Rouhani owed his election victory in 2013 to a promise to get the crippling economic sanctions lifted by, in his words, "increasing mutual trust" with other countries. If he can demonstrate that his approach has paid off, he will be much strengthened politically and his critics will be weakened.

As the American security analyst Fred Kaplan wrote: "Tehran’s rulers have long justified their alliance with terrorists and their repressive domestic policies by raising alarms about the threat from demonic America."

So if that threat is receding, might Rouhani then be tempted to recalibrate Tehran's support for Hizbollah and Hamas? Or will he want to buttress Iran's proud reputation as an implacable enemy of Israel by continuing to support hostile Palestinian and Lebanese groups on its borders?
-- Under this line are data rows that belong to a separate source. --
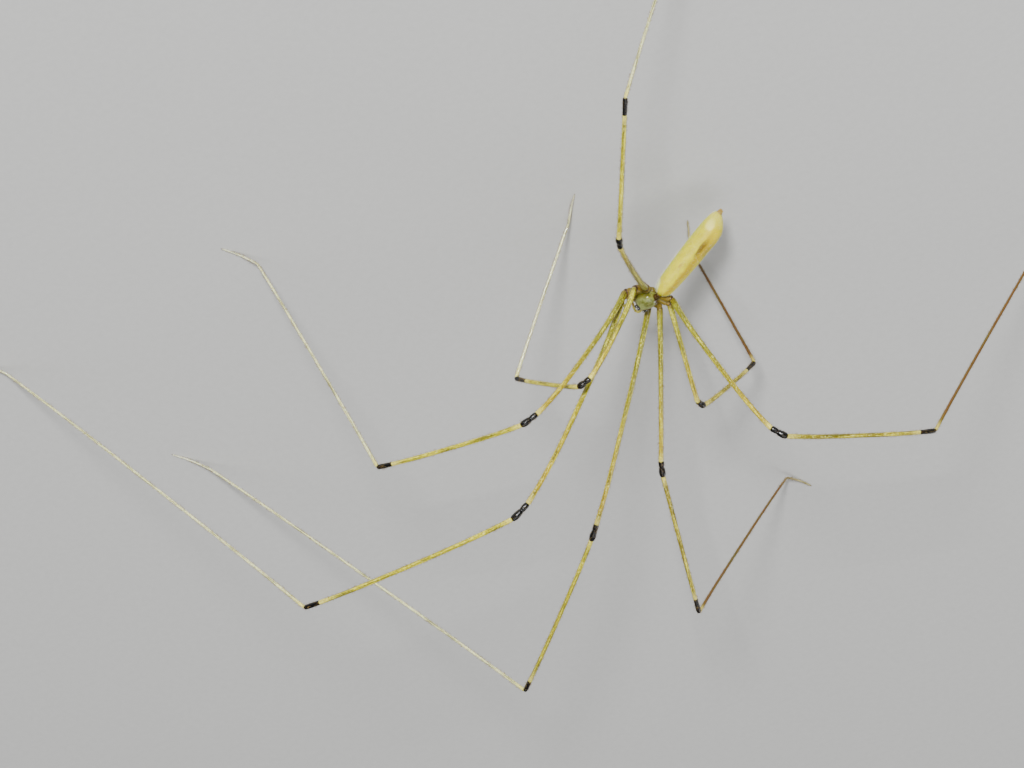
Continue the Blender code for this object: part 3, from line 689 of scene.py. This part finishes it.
def spinneret_parts():
    """A short ring of skin and six cones that lean slightly together."""
    tail_height = (ABDOMEN_BACK[-1] + ABDOMEN_BELLY[-1]) / 2
    tail = (ABDOMEN_LENGTH, 0.0, tail_height) @ abdomen_axes + abdomen_start
    parts = [tube(tail + np.outer(TAIL_RUN, abdomen_along), TAIL_RADII, 28, abdomen_across)]
    for height, gap, radius, length in SPINNERETS:
        for side in (-1, 1):
            foot = tail + (CONE_FOOT, side * gap, height) @ abdomen_axes
            lean = unit((1.0, -0.12 * side, -1.2 * height) @ abdomen_axes)
            path = foot + np.outer(CONE_RUN * length, lean)
            parts.append(tube(path, radius * CONE_WIDTHS, 16, abdomen_across))
    return parts


def tail_finish():
    """Pale horn-coloured cuticle in brown and light patches."""
    finish = Finish("spinneret cuticle", (0.4, 0.15, 0.10, 0.05), {})
    grain = finish.noise(0.03, 3.0)
    finish.mottle(grain, (132, 100, 30), (186, 160, 74))
    return finish.done(grain * 0.2 + 0.35, grain, 0.008)


made_piece("spinneret_cones", *skins(*spinneret_parts()), tail_finish(), "spinnerets", ["spinnerets"])

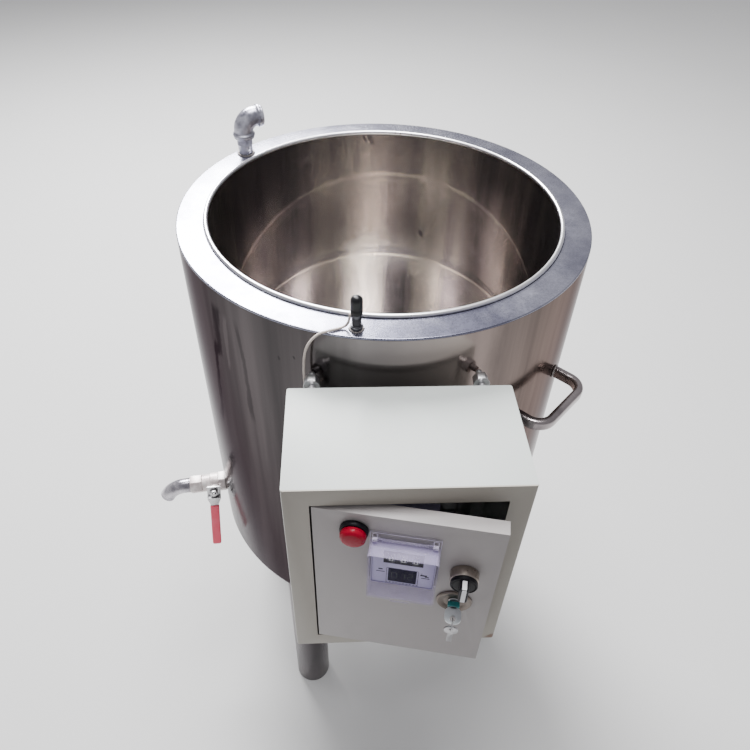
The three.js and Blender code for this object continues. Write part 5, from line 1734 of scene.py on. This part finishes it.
@dataclass
class TemperatureSensor:
    """Probe in the jacket, screwed socket, rubber boot and sheathed lead to the control box."""

    base: Point = polar(-9.9, 265, RIM_TOP)
    probe: Profile = Profile(((0, -120), (3, -120), (3, 20.7), (0, 20.7)), 24, 0.8)
    socket: Profile = Profile(
        ((3.3, GAP), (7, GAP), (7, 5), (5, 5.6), (5, 17), (5.6, 17.6), (5.6, 21), (3.3, 21)), 40, 0.4)
    washer: Profile = Profile(((5, 5.4), (6.3, 5.4), (6.3, 6.8), (5, 6.8)), 40, 0.3)
    thread: Thread = Thread(5.0, 7, 0.4, 1.2, 32)
    thread_foot: float = 8.2
    boot: Profile = Profile(
        ((0, 21.3), (6.2, 21.3), (6.7, 22), (6.7, 26), (6.1, 27.2), (6.1, 28.6), (6.7, 29.8),
         *arc(0.7, 38.3, 6, 0, 90, 8), (0, 44.3)), 40)
    weld: WeldRing = WeldRing(7.4, 22, (1.6, 1.2, 1.1), 12)
    weld_rise: float = 0.5
    lead_radius: float = 1.5
    lead_steps: int = 8
    lead_roundness: int = 3
    lead_route: tuple[Point, ...] = (
        (-52.71, -261.05, 541.0), (-53.09, -261.05, 535.96), (-54.81, -261.05, 529.03), (-57.5, -260.3, 524.0),
        (-62.5, -261.6, 522.0), (-70.0, -264.3, 521.9), (-78.0, -267.5, 522.1), (-86.0, -271.2, 521.9),
        (-92.5, -274.0, 518.0), (-97.8, -275.0, 511.0), (-101.6, -274.6, 501.0), (-103.8, -273.6, 488.0),
        (-104.8, -272.9, 474.0), (-105.0, -272.6, 460.0), (-105.0, -272.9, 448.0), (-105.0, -274.6, 438.0),
        (-105.0, -278.8, 430.0), (-105.0, -284.6, 425.6), (-105.0, -291.0, 425.0), (-105.0, -297.0, 425.0),
    )

    def lead(self) -> Object:
        """Lays the lead along its route as one smooth cord.

        Returns:
            The cord.
        """
        line = through(self.lead_route, self.lead_steps)
        curve = bpy.data.curves.new("sensor_cord", "CURVE")
        curve.dimensions, curve.use_fill_caps = "3D", True
        curve.bevel_depth, curve.bevel_resolution = self.lead_radius * MM, self.lead_roundness
        spline = curve.splines.new("POLY")
        spline.points.add(len(line) - 1)
        for point, put in zip(spline.points, line):
            point.co = (*(put * MM), 1.0)
        spline.use_smooth = True
        curve.materials.append(Palette.material(SHEATH))
        cord = bpy.data.objects.new("sensor_cord", curve)
        bpy.context.collection.objects.link(cord)
        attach(cord, Body.TANK.value)
        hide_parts("sensor_lead")
        length = sum((b - a).length for a, b in zip(line, line[1:])) * MM
        tuple(line[0] * MM)
        return cord

    def build(self) -> list[Object]:
        """Builds and dresses the sensor without its lead.

        Returns:
            The pieces.
        """
        place = Matrix.Translation(self.base)
        probe = Form(place).turned(self.probe)
        socket = Form(place).turned(self.socket).turned(self.washer)
        boot = Form(place).turned(self.boot)
        return [probe.piece("probe_rod", ZINC, Body.TANK, "sensor_probe"),
                socket.piece("sensor_socket_body", SOCKET, Body.TANK, "sensor_socket"),
                self.thread.piece("sensor_threads", shifted(place, z=self.thread_foot), SOCKET),
                boot.piece("sensor_boot_cap", RUBBER, Body.TANK, "sensor_boot", angle=SOFT_CREASE),
                self.weld.piece("sensor_weld", shifted(place, z=self.weld_rise))]


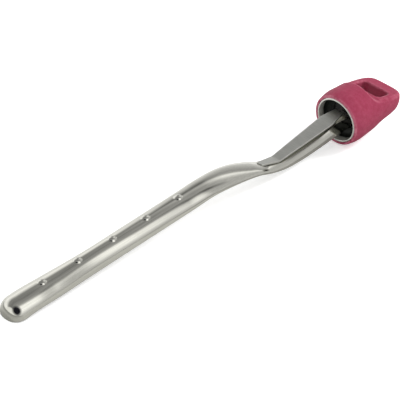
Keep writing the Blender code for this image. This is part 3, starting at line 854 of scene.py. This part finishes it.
@dataclass(frozen=True)
class GripCap(Part):
    """Rubber cap: barrel, flattened end with soft edges, hanging slot and stepped cavity."""

    names = ("rubber_grip_cap", "grip_cap", "grip_rubber")
    wall: float = 0.0015
    crown: float = 0.0011
    peak: float = 0.0080
    fall: float = 0.0026
    fullness: float = 5.2
    mouth_edge: float = 0.0007
    loop_side: float = 0.0065
    slot_corner: float = 0.0028
    flat_half: float = 0.0060
    top_roll: float = 0.0008
    under_roll: float = 0.0014
    crease_edge: float = 0.0004
    loop_edge: float = 0.0014
    slot_edge: float = 0.0012
    crease_land: float = 0.0020
    cell: float = 0.00045

    def behind(self, place: float) -> float:
        """A place along the tool, measured from the mouth."""
        return place - self.layout.mouth

    @property
    def mouth_radius(self) -> float:
        """Radius of the cap's outside at its mouth."""
        return self.layout.cup_radius + self.layout.fit_gap + self.wall

    def barrel(self, x: Array, r: Array) -> Array:
        """Distance to the turned body.

        Its radius swells from the mouth to the peak as a sine and falls slowly behind it.
        The rounded end is a superellipse in place and radius; its level is divided by its
        own steepness to read as a distance.

        Args:
            x: Places behind the mouth.
            r: Distances from the axis.

        Returns:
            Distances, below zero inside.
        """
        end, start = self.behind(self.layout.tool_end), self.behind(self.layout.scallop_start)
        swell = np.sin(0.5 * math.pi * np.clip(x / self.peak, 0.0, 1.0))
        crown = self.mouth_radius + self.crown * swell
        crown = crown - self.fall * np.clip((x - self.peak) / (end - self.peak), 0.0, 1.0)
        p = np.maximum(x - start, 0.0) / (end - start)
        q = np.maximum(r, 1e-6) / crown
        n = self.fullness
        level = np.maximum((p ** n + q ** n) ** (1.0 / n), 1e-3)
        steep = level ** (1 - n) * np.hypot(p ** (n - 1) / (end - start), q ** (n - 1) / crown)
        return (level - 1.0) / np.maximum(steep, 1e-9)

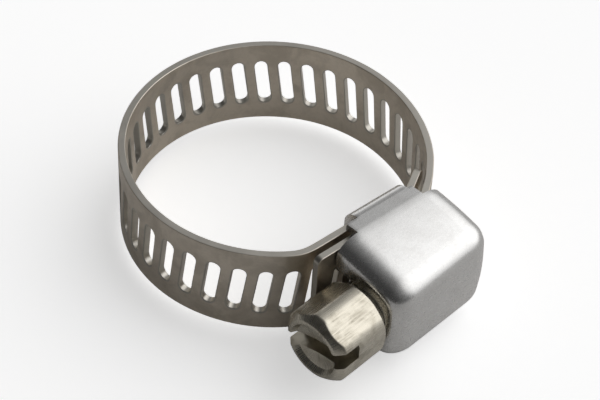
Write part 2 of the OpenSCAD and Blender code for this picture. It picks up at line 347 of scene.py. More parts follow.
class StripMesh:
    """A stretch of the strip, gathered in the strip's own lengths: along, across and out."""

    SIDE_STEPS = 10                    # along a slot's straight side
    END_STEPS = 8                      # round a slot's end
    CORNER_STEPS = 10                  # round a corner of the strip
    PLAIN_STEP = 0.22                  # along a stretch with no slots
    RINGS = (0.0, 0.12, 0.5, 1.0)      # rows of corners between a slot and its cell's outline
    CUT = 0.1                          # from a cell's middle line to its cut

    def __init__(self, path, band):
        self.path = path
        self.half_w = band.width/MM/2
        self.half_t = band.thickness/MM/2
        self.edge = band.edge/MM
        self.slot_w = band.slot_width/MM
        self.slot_l = band.slot_length/MM
        self.lean = band.slot_lean
        self.face_w = self.half_w - self.edge
        self.wall_t = self.half_t - self.edge
        self.found = {}
        self.points, self.normals, self.worn = [], [], []
        self.faces, self.caps = [], []

    def add(self, s, z, n, normal, worn):
        """The index of a corner, made once for each place."""
        key = (round(s, 4), round(z, 4), round(n, 4))
        if key not in self.found:
            self.found[key] = len(self.points)
            self.points.append((s, z, n))
            self.normals.append(normal)
            self.worn.append(worn)
        return self.found[key]

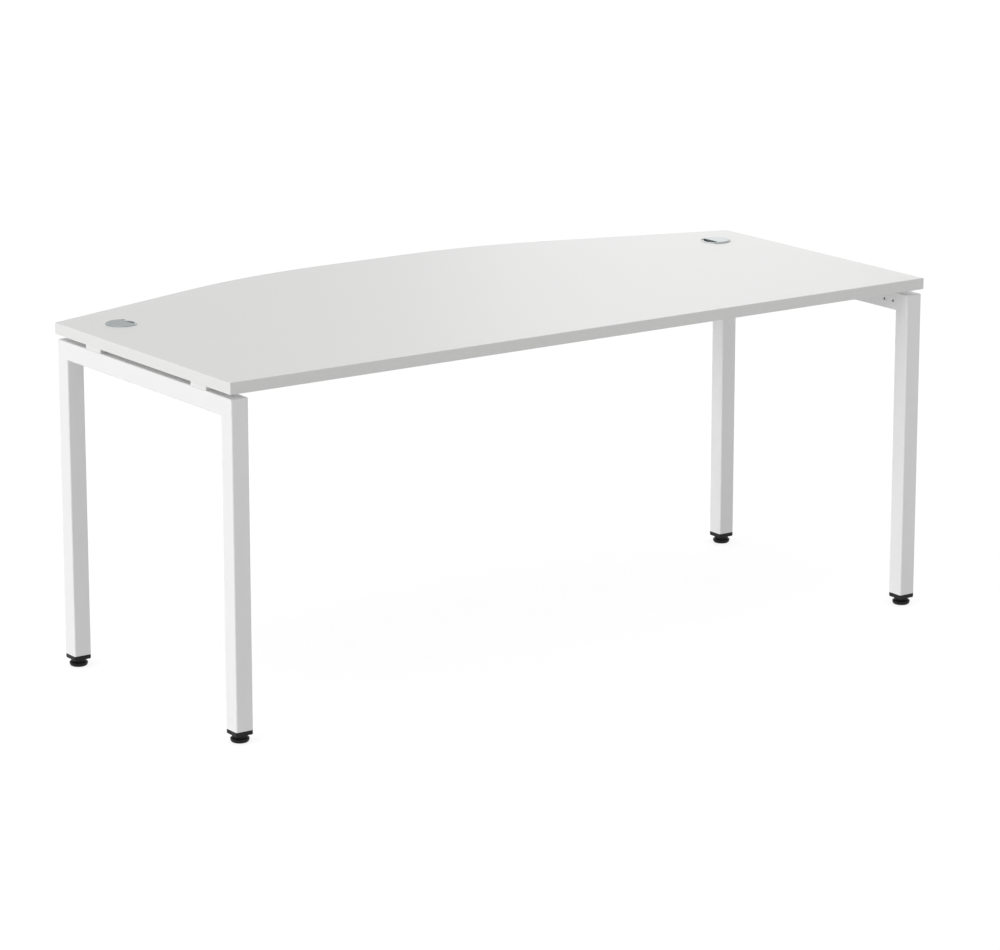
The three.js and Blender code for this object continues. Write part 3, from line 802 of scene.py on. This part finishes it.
def threaded_rod(name, radius, pitch, depth, low, high, steps=28):
    """A helical thread about Z between two heights, closed at both ends."""
    start = low - SPARE_TURNS * pitch
    turns = math.ceil((high - low) / pitch) + 2 * SPARE_TURNS
    root = radius - depth
    piece = draw_chain(name, [(root, 0, start), (radius, 0, start + pitch / 2), (root, 0, start + pitch)])
    bpy.ops.object.mode_set(mode="OBJECT")
    bpy.ops.object.transform_apply()
    modify(piece, "SCREW", angle=math.tau, screw_offset=pitch * MM, iterations=turns, steps=steps,
           render_steps=steps, use_merge_vertices=True, merge_threshold=SNAP * MM)
    enter(piece)
    merge_points()
    for height, cleared in ((low, "clear_inner"), (high, "clear_outer")):
        pick_all()
        bpy.ops.mesh.bisect(plane_co=(0, 0, height * MM), plane_no=(0, 0, 1), use_fill=True,
                            **{cleared: True})
    return leave()


HEAD_RADIUS = 5.25
HEAD_HEIGHT = 3.4
HEAD_ARRIS = 1.6
SOCKET_RADIUS = 2.3
SOCKET_DEPTH = 2.2
SHANK_RADIUS = 3
SHANK_ROOT = 0.2


def button_screw(name, length):
    """An M6 button-head screw: its head is below zero and its shank runs up from zero."""
    dome = quarter_curve((HEAD_RADIUS - HEAD_ARRIS, HEAD_ARRIS - HEAD_HEIGHT), (HEAD_ARRIS, -HEAD_ARRIS),
                         steps=3)
    head = turned(name, [(0, -HEAD_HEIGHT)] + dome[::-1] + [(HEAD_RADIUS, 0), (0, 0)], steps=48)
    cut(head, drill(SOCKET_RADIUS, (0, 0), -HEAD_HEIGHT - OVERRUN, -HEAD_HEIGHT + SOCKET_DEPTH, sides=6))
    shank = threaded_rod("shank", SHANK_RADIUS, THREAD_PITCH, THREAD_DEPTH, -SHANK_ROOT, length)
    return join(head, shank)


screw_low, screw_high = node_box("top_screw_left_front")
SCREW_SEAT = screw_low.z + HEAD_HEIGHT
top_screw = button_screw("top_screw_master", screw_high.z - SCREW_SEAT)
for side, end in PLACES:
    spot = node_middle(f"top_screw_{side}_{end}")
    screw = copy_to(top_screw, f"worktop_screw_{side}_{end}", (spot.x, spot.y, SCREW_SEAT))
    finish(screw, zinc, [f"top_screw_{side}_{end}"])
print("worktop screws are", round(screw_high.z - SCREW_SEAT, 1), "mm long")
bpy.data.objects.remove(top_screw)

# %% The eight bolts that hold the beams
bolt_low, bolt_high = node_box("beam_bolt_left_front_1")
bolt_length = bolt_high.x - bolt_low.x - HEAD_HEIGHT
bolt_master = button_screw("bolt_master", bolt_length)
for side, end in PLACES:
    for number in (1, 2):
        name = f"beam_bolt_{side}_{end}_{number}"
        low, high = node_box(name)
        sign = SIDES[side]
        seat = high.x - HEAD_HEIGHT if sign < 0 else low.x + HEAD_HEIGHT
        bolt = copy_to(bolt_master, f"plate_bolt_{side}_{end}_{number}",
                       (seat, (low.y + high.y) / 2, CROSSBAR_Z), (0, sign * 90, 0))
        finish(bolt, zinc, [name])
print("plate bolts are", round(bolt_length, 1), "mm long")
bpy.data.objects.remove(bolt_master)

# %% [markdown]
# ## Beams
# Two 40 by 20 tubes run the length of the desk, hidden behind its front edge. Each is a long block with
# its edges rounded, its ends opened and its wall given by Solidify. A plate with rounded corners closes
# each end, and a vent hole in it lets the coating's rinse water drain.

# %% Beam tubes and their end plates
BEAM_RADIUS = 2
PLATE_CORNER = 4
PLATE_SOFTENING = 0.5
VENT_RADIUS = 5
for end in ENDS:
    low, high = node_box(f"beam_{end}")
    half_length = node_box(f"beam_plate_right_{end}")[0].x
    low.x, high.x = -half_length, half_length
    beam = block(f"tie_beam_{end}", low, high)
    enter(beam)
    round_edges(lambda edge: runs_along(edge, "X"), BEAM_RADIUS, segments=4)
    pick("FACE", lambda face: abs(face.normal.x) > 0.9)
    bpy.ops.mesh.delete(type="ONLY_FACE")
    leave()
    hollow(beam, WALL)
    finish(beam, coating, [f"beam_{end}"])

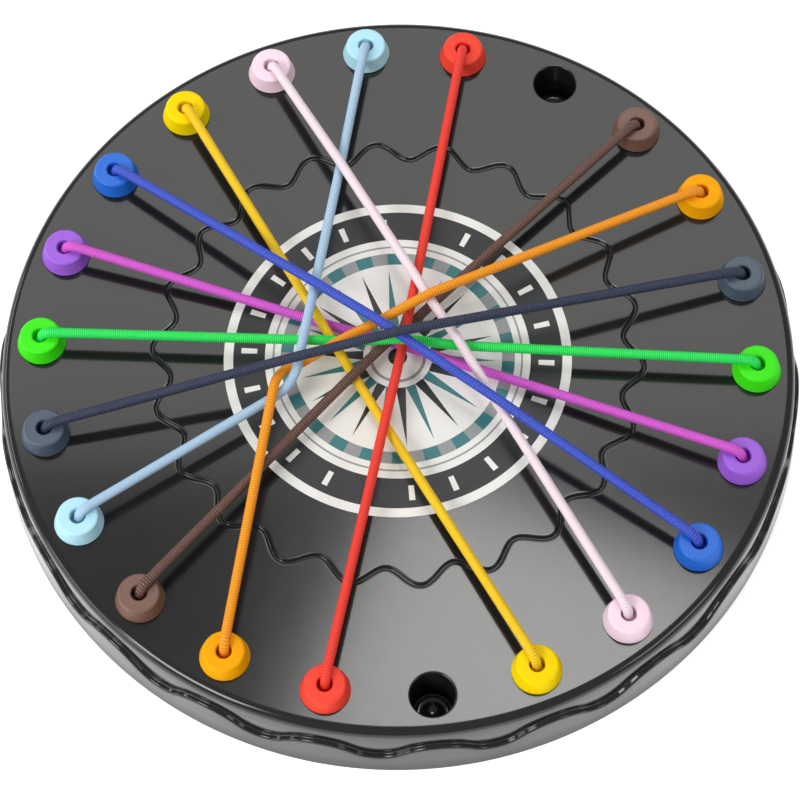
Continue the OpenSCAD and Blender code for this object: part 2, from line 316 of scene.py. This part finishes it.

Iran has been immeasurably strengthened since the US-led invasion of Iraq in 2003 (yet another example of the Law of Unintended Consequences). It now plays a crucial role in Iraq, it has foiled the attempted overthrow of its ally in Damascus, Bashar al-Assad, and in Lebanon Hizbollah is a vital political player. Most recently, its Shia allies in Yemen have forced the president to flee.

The shape of the Middle East has changed, and is continuing to change, beyond recognition, first as a result of the wave of unrest that was briefly heralded as the Arab Spring, and now by the Iran nuclear deal. No one can predict what it will look like when stability returns.

The regional analyst Abdel Moneim Said Aly, director of Cairo’s al-Ahram Center for Political and Strategic Studies, wrote in Foreign Policy: "I am 67 years old — I lived through the 1956 and 1967 wars, the Arab-Israeli peace, the revolutions and coup d’états. Despite all that, I never had the same uncertainty that I have now about the region. Everything is possible.”